Augmented reality as e-learning tool for intraoral examination and dental charting during COVID-19 era.

PROBLEM

After declaring the COVID‐19 outbreak a global pandemic, traditional learning methods became a critical issue for final year dentistry students. Even after the restrictive measures were relaxed during 2021, the number of patients who are an integral part of clinical training remained limited—the reason being the prevention of transmission by asymptomatic carriers, either students or patients. To bridge the gap between preclinical and clinical training, it is necessary to integrate e‐learning technologies into learning processes. One of the more sophisticated learning methods is based on augmented reality (AR) technology, which is being increasingly used in dental training. In AR technology, the existing environment is enhanced by adding virtual elements, rather than replaced with a completely new environment.

SOLUTION

To properly prepare students for clinical practice, we used an AR‐based mobile system for virtual dental examination (Immersify Dental, Manchester, UK) (Figure 1). Chartistry mode brings the experience of examining a virtual patient—students use a virtual dental mirror to identify teeth issues and record the data in a digital dental chart (Figure 2). After the Zoom tutorial on how to use the application and 10 days of using the application at home, a learning evaluation was conducted (13 students were included in the pilot study).

FIGURE 1

Using augmented reality (AR) simulator at home

FIGURE 2

Screenshots—Filling in the digital dental chart (Notation systems available—Zsigmondy‐Palmer, Universal and FDI)

RESULTS

All descriptive data were presented as n (%) or median (Q1–Q3) values calculated by the Wilcoxon test for one sample. A total of 76.9% of respondents agreed partially or completely that the application was easy to use and that they had no difficulties using it; 92.4% considered oral examination realistic, while all respondents (100%) stated that the application helped them learn how to properly fill in the dental chart and that this type of simulation could be very helpful if applied in other dental disciplines (Figure 3). The median of the total numerical score for positive responses was 19 (17–20) and was statistically significantly higher than the median of the total score for the neutral attitude (p < 0.001).

FIGURE 3

Satisfaction survey responses

In addition to our results, Mahrous et al. and Zafar et al. reported on the ease of use of AR in education. , The main advantage of digital simulations is reflected in the acquisition of the necessary skills, which are achieved through repeated digital exercise. This type of simulation provides standardized feedback, which is important for targeted student guidance and ensuring the quality of training. The Chartistry mode of the application belongs to the field of serious games in medical education, which are designed to complement education‐based content with gameplay, providing users with the capability to apply specific learning outcomes to the real world. In game‐based learning, a player engages in the game's activity and loses the sense of effort and repetition, and gains knowledge and satisfaction from solving the game's challenges. Motivation and engagement are fundamental elements to framing learning from gaming experience.
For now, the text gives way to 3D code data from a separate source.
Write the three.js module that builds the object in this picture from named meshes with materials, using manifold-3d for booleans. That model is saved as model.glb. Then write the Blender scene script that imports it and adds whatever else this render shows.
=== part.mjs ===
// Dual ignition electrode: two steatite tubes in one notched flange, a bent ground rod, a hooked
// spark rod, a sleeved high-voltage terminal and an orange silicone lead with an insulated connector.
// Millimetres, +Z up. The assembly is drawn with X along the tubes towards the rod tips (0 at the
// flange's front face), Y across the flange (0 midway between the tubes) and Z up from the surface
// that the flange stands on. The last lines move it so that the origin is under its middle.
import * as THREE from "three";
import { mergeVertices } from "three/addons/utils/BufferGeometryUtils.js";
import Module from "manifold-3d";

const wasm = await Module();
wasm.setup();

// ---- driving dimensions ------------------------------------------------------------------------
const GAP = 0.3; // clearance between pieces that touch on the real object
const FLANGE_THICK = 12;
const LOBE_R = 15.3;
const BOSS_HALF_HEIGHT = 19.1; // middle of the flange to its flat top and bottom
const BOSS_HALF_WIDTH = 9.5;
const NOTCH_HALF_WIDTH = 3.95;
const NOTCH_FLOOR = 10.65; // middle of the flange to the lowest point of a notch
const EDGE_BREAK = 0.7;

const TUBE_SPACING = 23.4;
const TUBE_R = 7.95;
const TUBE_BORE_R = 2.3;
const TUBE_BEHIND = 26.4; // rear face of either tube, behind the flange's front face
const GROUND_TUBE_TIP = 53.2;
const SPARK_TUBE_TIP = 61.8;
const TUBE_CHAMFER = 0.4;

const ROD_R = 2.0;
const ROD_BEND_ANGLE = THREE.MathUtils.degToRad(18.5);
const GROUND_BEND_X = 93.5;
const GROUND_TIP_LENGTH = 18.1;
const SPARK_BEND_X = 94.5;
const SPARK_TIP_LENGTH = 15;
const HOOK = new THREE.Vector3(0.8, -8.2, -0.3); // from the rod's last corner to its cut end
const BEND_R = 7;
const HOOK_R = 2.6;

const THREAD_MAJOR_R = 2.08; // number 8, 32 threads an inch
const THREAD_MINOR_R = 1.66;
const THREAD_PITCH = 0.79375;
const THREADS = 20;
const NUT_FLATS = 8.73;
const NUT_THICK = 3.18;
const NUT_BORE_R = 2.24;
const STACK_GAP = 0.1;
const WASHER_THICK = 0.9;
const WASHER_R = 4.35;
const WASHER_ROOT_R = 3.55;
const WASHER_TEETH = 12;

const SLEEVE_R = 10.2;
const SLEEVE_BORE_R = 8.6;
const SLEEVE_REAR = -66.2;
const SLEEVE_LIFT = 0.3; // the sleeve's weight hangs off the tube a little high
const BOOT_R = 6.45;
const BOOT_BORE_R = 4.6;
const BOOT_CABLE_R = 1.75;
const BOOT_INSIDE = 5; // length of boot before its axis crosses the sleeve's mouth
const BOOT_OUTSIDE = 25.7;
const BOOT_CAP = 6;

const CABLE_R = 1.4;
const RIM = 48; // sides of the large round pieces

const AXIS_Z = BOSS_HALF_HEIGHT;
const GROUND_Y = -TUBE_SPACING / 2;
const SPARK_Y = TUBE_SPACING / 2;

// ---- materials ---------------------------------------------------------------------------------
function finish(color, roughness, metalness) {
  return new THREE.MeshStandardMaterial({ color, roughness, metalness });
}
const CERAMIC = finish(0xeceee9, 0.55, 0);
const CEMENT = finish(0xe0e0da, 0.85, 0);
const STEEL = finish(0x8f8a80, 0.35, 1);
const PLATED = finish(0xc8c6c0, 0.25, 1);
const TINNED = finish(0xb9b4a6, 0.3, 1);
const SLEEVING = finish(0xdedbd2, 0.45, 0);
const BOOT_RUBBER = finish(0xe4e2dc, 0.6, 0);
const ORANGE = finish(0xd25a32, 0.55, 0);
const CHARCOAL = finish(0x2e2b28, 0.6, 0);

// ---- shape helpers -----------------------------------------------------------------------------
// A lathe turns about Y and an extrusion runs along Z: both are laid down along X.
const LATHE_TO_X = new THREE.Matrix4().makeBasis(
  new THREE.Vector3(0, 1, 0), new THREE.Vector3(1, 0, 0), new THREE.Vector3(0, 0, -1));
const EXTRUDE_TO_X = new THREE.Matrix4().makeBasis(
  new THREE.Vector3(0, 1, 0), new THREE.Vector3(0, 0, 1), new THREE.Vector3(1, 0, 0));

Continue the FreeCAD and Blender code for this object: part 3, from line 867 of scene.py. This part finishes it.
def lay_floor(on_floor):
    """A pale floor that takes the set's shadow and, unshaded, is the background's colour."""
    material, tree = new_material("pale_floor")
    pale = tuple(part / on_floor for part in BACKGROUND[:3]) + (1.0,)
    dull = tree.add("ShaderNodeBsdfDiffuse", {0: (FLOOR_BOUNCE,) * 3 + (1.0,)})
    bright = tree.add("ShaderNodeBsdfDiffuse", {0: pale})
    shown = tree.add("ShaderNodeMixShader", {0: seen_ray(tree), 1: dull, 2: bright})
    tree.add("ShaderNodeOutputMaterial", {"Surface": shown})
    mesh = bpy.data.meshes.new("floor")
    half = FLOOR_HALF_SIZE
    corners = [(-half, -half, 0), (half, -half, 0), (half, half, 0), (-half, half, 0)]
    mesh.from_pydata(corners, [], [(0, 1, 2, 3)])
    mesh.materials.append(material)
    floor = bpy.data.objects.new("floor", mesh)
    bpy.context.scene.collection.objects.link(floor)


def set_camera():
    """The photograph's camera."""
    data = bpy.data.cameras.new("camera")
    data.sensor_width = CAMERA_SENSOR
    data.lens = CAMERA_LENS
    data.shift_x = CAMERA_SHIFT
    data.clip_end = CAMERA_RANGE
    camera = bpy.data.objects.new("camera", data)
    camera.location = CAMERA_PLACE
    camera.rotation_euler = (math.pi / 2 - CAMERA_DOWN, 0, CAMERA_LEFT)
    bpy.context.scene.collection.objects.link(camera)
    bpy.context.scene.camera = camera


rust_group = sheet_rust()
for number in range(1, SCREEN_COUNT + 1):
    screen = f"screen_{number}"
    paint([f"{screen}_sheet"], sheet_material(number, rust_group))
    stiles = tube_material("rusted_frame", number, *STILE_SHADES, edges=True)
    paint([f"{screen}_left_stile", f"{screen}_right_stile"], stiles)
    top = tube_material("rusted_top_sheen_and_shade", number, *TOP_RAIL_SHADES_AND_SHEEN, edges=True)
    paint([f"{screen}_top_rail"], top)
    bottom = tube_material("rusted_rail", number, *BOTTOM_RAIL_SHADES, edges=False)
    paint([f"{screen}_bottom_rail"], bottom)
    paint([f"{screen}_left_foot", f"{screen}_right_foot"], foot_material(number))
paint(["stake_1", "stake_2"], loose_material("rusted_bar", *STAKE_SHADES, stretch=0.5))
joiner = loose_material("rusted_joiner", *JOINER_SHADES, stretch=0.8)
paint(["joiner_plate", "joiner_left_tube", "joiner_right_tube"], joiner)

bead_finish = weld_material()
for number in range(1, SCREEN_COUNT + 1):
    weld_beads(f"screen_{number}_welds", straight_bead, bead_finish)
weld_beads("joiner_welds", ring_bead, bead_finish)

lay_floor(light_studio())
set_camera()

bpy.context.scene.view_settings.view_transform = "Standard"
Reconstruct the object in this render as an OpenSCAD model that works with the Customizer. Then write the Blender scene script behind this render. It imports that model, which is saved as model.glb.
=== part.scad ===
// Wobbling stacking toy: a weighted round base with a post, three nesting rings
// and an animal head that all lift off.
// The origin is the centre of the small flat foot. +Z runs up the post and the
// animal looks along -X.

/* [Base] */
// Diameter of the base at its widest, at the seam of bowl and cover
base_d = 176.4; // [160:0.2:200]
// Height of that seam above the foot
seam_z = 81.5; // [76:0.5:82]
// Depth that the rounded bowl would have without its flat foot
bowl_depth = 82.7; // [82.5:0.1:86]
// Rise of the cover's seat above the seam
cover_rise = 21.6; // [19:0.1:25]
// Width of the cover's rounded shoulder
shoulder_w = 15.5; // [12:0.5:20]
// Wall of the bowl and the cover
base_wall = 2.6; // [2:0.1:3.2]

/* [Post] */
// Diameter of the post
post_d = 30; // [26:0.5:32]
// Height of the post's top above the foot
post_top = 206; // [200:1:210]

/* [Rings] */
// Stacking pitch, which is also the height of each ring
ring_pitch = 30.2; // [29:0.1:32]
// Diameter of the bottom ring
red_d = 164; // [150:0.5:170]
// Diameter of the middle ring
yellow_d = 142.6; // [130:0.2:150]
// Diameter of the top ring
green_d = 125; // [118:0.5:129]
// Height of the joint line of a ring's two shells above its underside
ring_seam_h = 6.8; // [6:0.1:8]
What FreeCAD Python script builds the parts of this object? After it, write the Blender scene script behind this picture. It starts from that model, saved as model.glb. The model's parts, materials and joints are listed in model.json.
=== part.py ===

Advantages and disadvantages

The biggest advantage of this AR simulation is that it is delivered through a mobile device (iOS or Android). E‐learning methods provide continuous learning, and they allow students to explore the content at their own pace and dive deeper into what is most interesting to them. The application may be a helpful training tool mainly for dental charting, but not for proper dental examination per se. To make the oral examination even more realistic, it is necessary to include a dental probe as a simulation tool (with haptic feedback). Also, it would be extremely important to create a virtual patient with primary and mixed dentition. In this way, students would be able to identify the type of dentition and understand the differences between primary and permanent teeth. Students’ comments indicate that running the application caused intensive power usage as well as heating up the mobile device. These problems are of technical nature and are likely to be solved with the development in smartphone industry.

CONCLUSION

The AR technology in dentistry is not only a temporary solution during the pandemic era but also an integrative e‐learning tool for further educational concepts. For successful integration of any technological educational tools (including AR technology) there must be a well‐defined link to a clear educational objective that support their use, to ensure optimised learning and justify the investment in resources.

CONFLICT OF INTEREST

The authors report no conflict of interest.